Recently I have been interested in Presidential biographies—I wrote about that in my last blog post. I finished reading Theodore Roosevelt's and last night began Thomas Jefferson's. The first thing that struck me was how differently those two men—both brilliant but separated by a century—used language. I am only a few pages into Jefferson's book but the writing is dry, flat, and definitely a challenge to read. If I were to write about that period for contemporary readers, I certainly would not imitate Jefferson's style but it is good to know that there are strong differences.

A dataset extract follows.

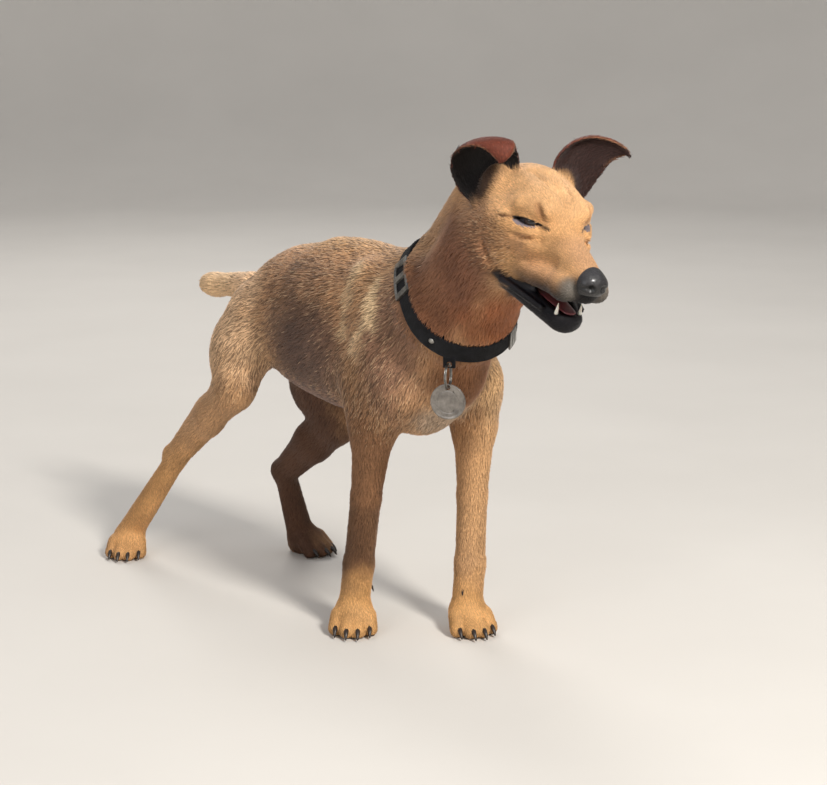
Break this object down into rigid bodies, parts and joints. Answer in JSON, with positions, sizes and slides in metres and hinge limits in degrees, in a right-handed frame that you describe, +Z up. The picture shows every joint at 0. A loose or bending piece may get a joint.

Another charming reference source I've come across is an online project to catalog and digitize historic American cookbooks called Feeding America. I'm finding this a fascinating resource. What is more prevalent in the lives of any characters than food? As I am working on my new cycle of Marienstadt stories—two of which are set in the mid-eighteenth century—I find myself constantly searching to learn what my characters would eat, how they would dress, what books they might have read, how they traveled, what jobs they might have.

The truth is I love to write and love writing in a way that not only amuses and entertains the reader but which also lets them feel they have entered another time and place. I view good books as little vacations—means of getting away and viewing life from a fresh perspective. Nothing makes me happier than a book that I can slip into and get away from it all for awhile so as a writer, that is often my goal—to give my readers that experience. Resources that make it possible to improve that experience are immeasurably valuable to me.

Thanks for reading.

Thursday, March 19, 2015

The Presidential Reading Challenge

In the past few years I have gotten into a good many online “discussions” about politics—some informative, some a waste of time—and I realized something, some of the people who argue most vociferously have NO idea what the Declaration of Independence, the Constitution, and the Amendments are about, let alone how the Presidency is supposed to work. Over and over and over I have seen people argue that the Constitutions and its Amendments cannot be changed. When I point out that the Eighteenth Amendment was overturned by the Twenty-first they tell me I am wrong. And don't even get me started on those who claim that the Founders intended this to be a “Christian nation” when, in fact, the Founders intended that religion be kept out of government.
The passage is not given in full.